Padala, along with other STANY and STA officials, cautioned that the STT is still a possibility, although some Congressional observers have said it is not likely to pass this year. "I sure hope the transaction tax is dead, but it concerns me that it has lingered as long as it has," Padala said. Indeed, an STA lobbyist, who didn’t want to be quoted by name, said the tax still has a chance to clear Congress this year in some form.
"The danger of the STT is still a real possibility. This kind of tax could be dropped in almost any bill as a revenue measure, and it could be dropped from 0.25 percent to maybe 0.10 percent. We cannot assume this is dead for the session," the lobbyist said.
Spokesmen for Rep. Peter DeFazio, D-Ore., and Sen. Tom Harkin, D-Iowa, the respective sponsors of STT plans in the House and the Senate, insisted that the idea is in play. "Senator Harkin still believes in this," a spokeswoman said. She added his bill is in the Senate Finance Committee. The spokeswoman said the lawmakers are still "fully committed" to the concept. They argue that their plans can reduce the deficit and help create programs for the unemployed.

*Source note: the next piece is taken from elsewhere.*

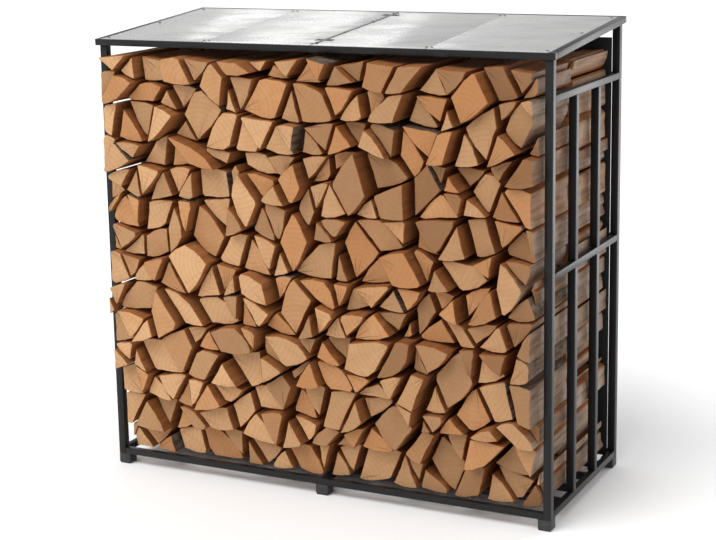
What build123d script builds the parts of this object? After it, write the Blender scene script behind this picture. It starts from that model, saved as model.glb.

"We cannot wait for the next bubble to pull us out of a recession. We must invest in the future, our infrastructure and our middle class," said DeFazio in a public statement, which is entitled "Let Wall Street Pay for the Restoration of Main Street."
DeFazio’s bill, HR 4191, is in the House Ways and Means Committee. Two committee spokesmen at presstime said the measures are pending and no hearings were slated on either STT measure.
Any STT measure, no matter in what form or amount it passes, would hurt more than the trading industry, Padala warned.
"A transaction tax will make trading more costly, and that ultimately increases costs for the individual investor," Padala said. Transaction volume, he predicts, would take a big hit. And that, he said, would put some firms "out of business."